I feel like a broadside has ripped a great hole in the initiative and referendum process itself. I have managed nearly forty statewide ballot initiative campaigns in my career. The initiative process is one of the few viable ways to get a recalcitrant government to respond to legitimate issues that are not being addressed by the legislature or the state administration. By its nature, citizens are often pushing a law that is opposed by those in power.
Now those very people in power—the governor and attorney general—have been given a pocket veto over the initiative process itself. They can invalidate any measure they don’t personally support simply by refusing to defend it in federal court. Such power was never contemplated by the framers of the constitution, or by the people of California, but that is the practical result of the Supreme Court’s ruling on Prop 8. Again—it is marriage today, but tomorrow it could be any other issue on the political spectrum.
http://www.thepublicdiscourse.com/2013/07/10603/FULL PIECE: [Public Discourse]
Let's consider a few facts here, shall we?
- Same-sex couples had marriage equality in California. The state Supreme Court made that possible in the spring of 2008. No one had to step in and stop it, but Frank Schubert and his pals did in fact do that. They couldn't stand by and let loving taxpayers enjoy civil freedoms, so they took it upon themselves to rob people of their rights. Who cheated whom, Frank?!
- Folks like Schubert always overlook the 6,401,482 California voters who opposed Prop 8 back in '08. They act like they had some sweeping mandate, when in fact, less than 600,000 votes separated the two sides. In a state with a population of over thirty-eight million, that's a very small gap. And by the time Prop 8 made it to the Supreme Court, a majority of Californians stated they wanted the law overturned and marriage benefits to be available to couples.
- Schubert faults figures like California's Governor, Jerry Brown, and the state's Attorney General, Kamala Harris, for not defending Prop 8. But let's remember that the same California public that passed Prop 8 is the same public that elected both of these officials.

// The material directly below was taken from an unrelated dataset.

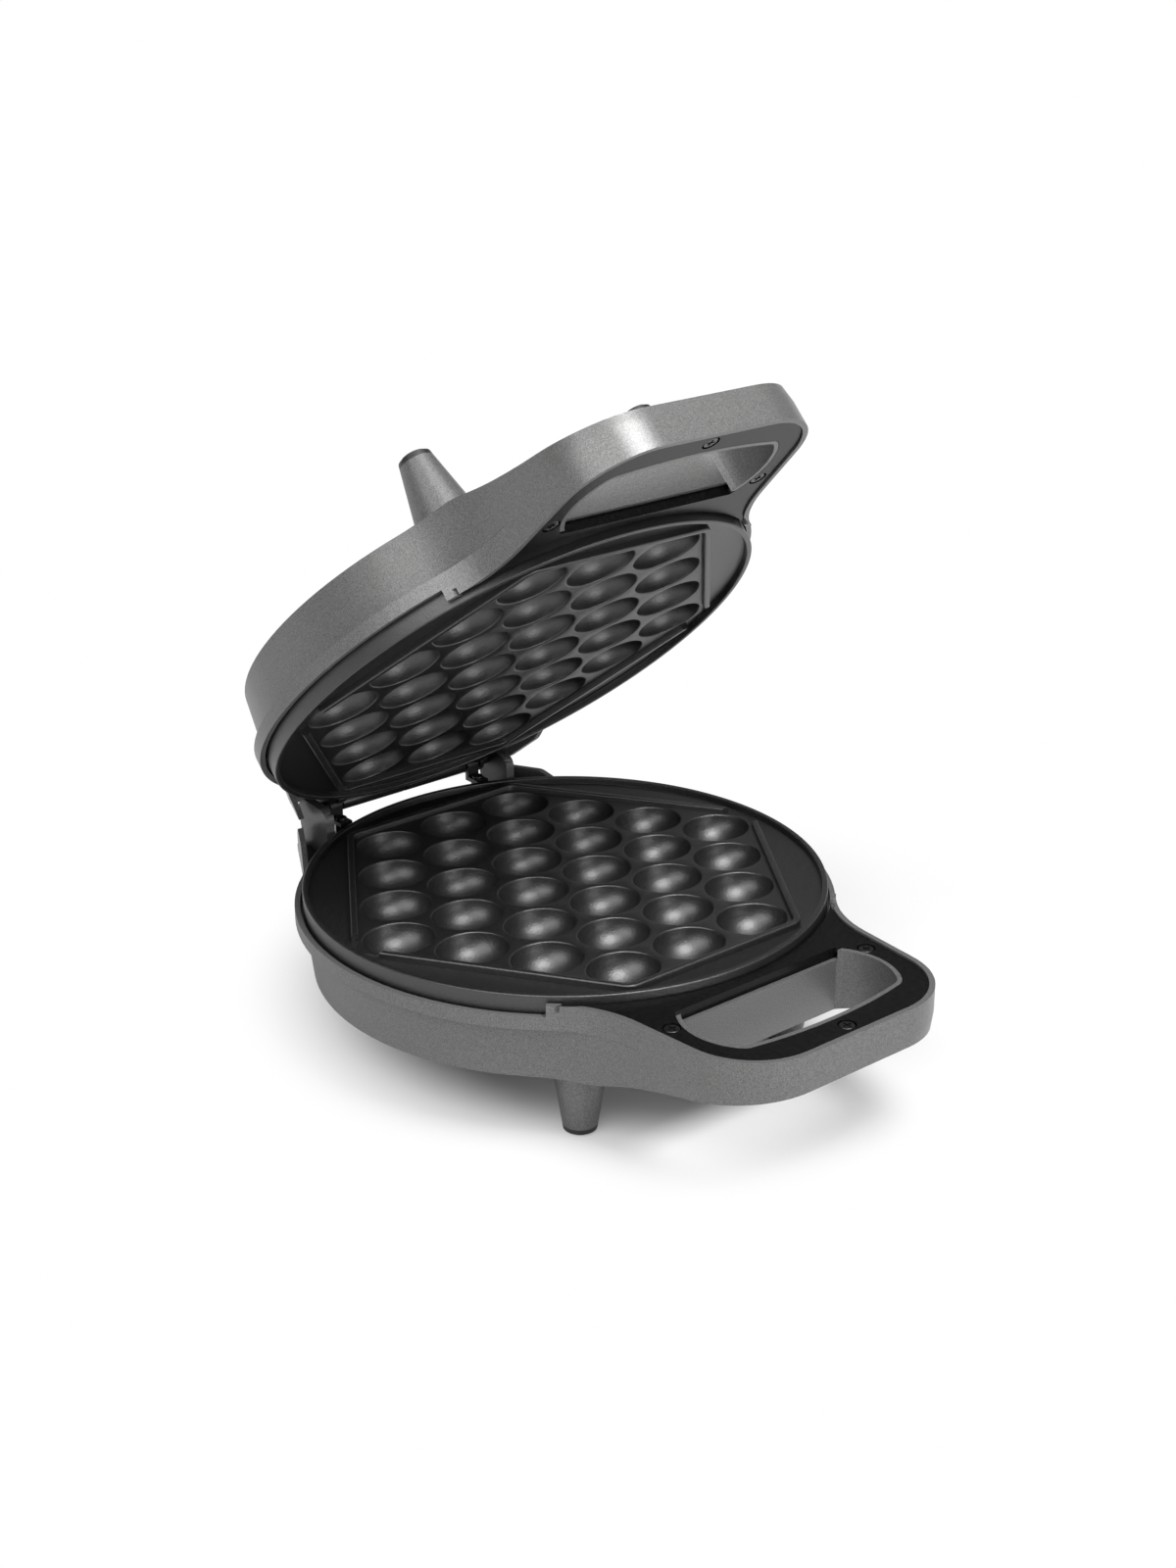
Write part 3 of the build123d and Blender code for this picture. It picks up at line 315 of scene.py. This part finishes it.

The anti-LGBT crowd tried to put their opponents in office instead, but their efforts were unsuccessful. California elected Brown and Harris in 2010, and both of them were open about their opposition to Proposition 8. In fact, both were (and remain) proud to say that they will not defend this unconstitutional law.
- Schubert acts like the fair legal process surrounding Prop 8 is an attack on the initiative and referendum process itself, but that is just plain silly. What the legal process says is that the initiative and referendum process does come with limits. The judiciary's role has always been to ensure that our processes are playing out in a way that they should, particularly when it comes to minority populations. Hopefully we could all agree that referendums seeking to take away people's right to marry on the basis of religion, race, national origin, etc. would be out of line and unconstitutional. In this Prop 8 process, it was the Prop 8 proponents' desire to strip marriage rights on the basis of gender that was up for scrutiny—and they lost. Initiatives and referendums will go on from here, but they will never be free from constitutional checks and balances.

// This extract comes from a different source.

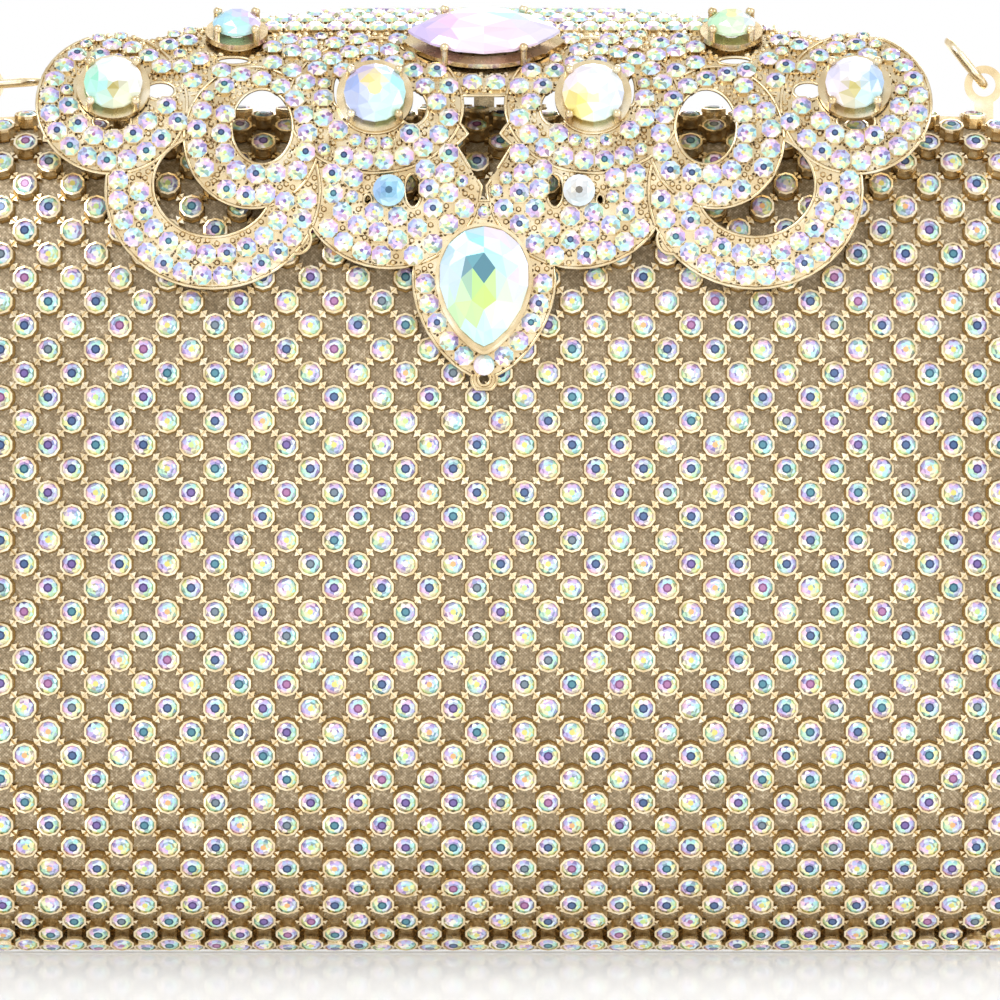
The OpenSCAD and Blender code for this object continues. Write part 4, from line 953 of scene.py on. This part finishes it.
flange, wall = [(1.74, 0), (1.72, 0.1)], [(1.55, 0.12), (1.62, 1.3)]
lip = [(1.59, 1.7), (1.31, 1.74)]
stone_seat = (1.3, 1.1)
cup_shape = turned_shape("cup", flange + wall + lip + [stone_seat], 10)
# Painted shade: the flange at the foot of each cup is marked dark
paint_shade_below(cup_shape, 0.11)
stone_shape = cut_stone("stone", radius=1.36, low=1.1, girdle=1.46, table=1.88,
    shares=(0.66, 0.46, 0.28), seed=3)
link_shape = nubbed_link("link", half_long=0.6, half_wide=0.12, foot=0.1)
# Painted shade: the foot of each link's bar is marked darker
paint_shade_below(link_shape, 0.08, 0.6)

# %% Set the mesh on both halves
for side, half in HALVES.items():
    mirror = np.array([1, side, 1])
    lift = np.array([0, seam_y, 0])
    body = half + "_half"
    laid = (all_places * mirror + lift, all_normals * mirror, all_along * mirror)
    piece = set_on(half + "_mesh_cups", *laid, cup_shape, brass)
    dressed(piece, body, "gold_alloy", half + "_mesh", half + "_base_mesh")
    piece = set_on(half + "_mesh_stones", *laid, stone_shape, mesh_crystal, seed=11 + side)
    dressed(piece, body, "rhinestone_mesh")
    piece = set_on(half + "_mesh_links", link_places * mirror + lift, link_normals * mirror,
        link_along * mirror, link_shape, brass)
    dressed(piece, body, "gold_alloy")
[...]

- And last and most importantly: Frank Schubert and his close allies had just as much of a court opportunity as the Prop 8 opponents. Their legal team got together their best team, their best arguments, their best witnesses, and the best foot they could put forward. They had the chance to make this their shining moment and prove to us all, once and for all, that these "protect marriage" campaigns are just as effective when they rely on a legal standard higher than misleadingly code-worded press releases, reliance on anti-gay religious leaders, outmoded stereotypes, and animus toward a certain minority population. They could have said anything they wanted, made any case they found effective, and submitted any witness that they thought would seal the deal. Buy they blew it. THEY. BLEW. IT. Even other anti-LGBT legal groups thought so. Their court case—replete, might I remind you, with a star witness who is now a staunch suppoter of marriage equality—was laughably bad.
It's of course easy to soften a blow by accusing your opponent
of cheating. Every school kid who has every said or been subjected to a
"cheater, cheater, pumpkin eater" chant knows the attempt. However, the ease of delivery does not do anything for the intellectual value.

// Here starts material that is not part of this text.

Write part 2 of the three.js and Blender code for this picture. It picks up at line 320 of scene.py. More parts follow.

Frank Schubert is mad because Frank Schubert built his entire
national profile around marriage campaigns that turns gay people's civil
rights into a popularity contest. Those of us who argue for marriage
equality have been saying for years now—decades, even—that these efforts
are unfair and will ultimately fail. People like Schubert were all
high and mighty, especially when they were winning in the polls. But
the fact is that, while yes, we on the right side of history certainly
married our claims with a dash of hopeful optimism, we were also telling
the truth. We said that anti-gay bans are unconstitutional because
they were! Had our opposition gone with us on a fair intellectual
journey rather than gone the other direction with misinformative
campaigns that duped the public into believing they were acting on both
good faith and sound policy, then they could have save us all a lot of
time and good will. But no, they couldn't do that. They thumbed their
noses at us, our families, our growing support system, and, most
importantly—our constitution.
They tried to cheat us out of the American dream. Cheaters never win.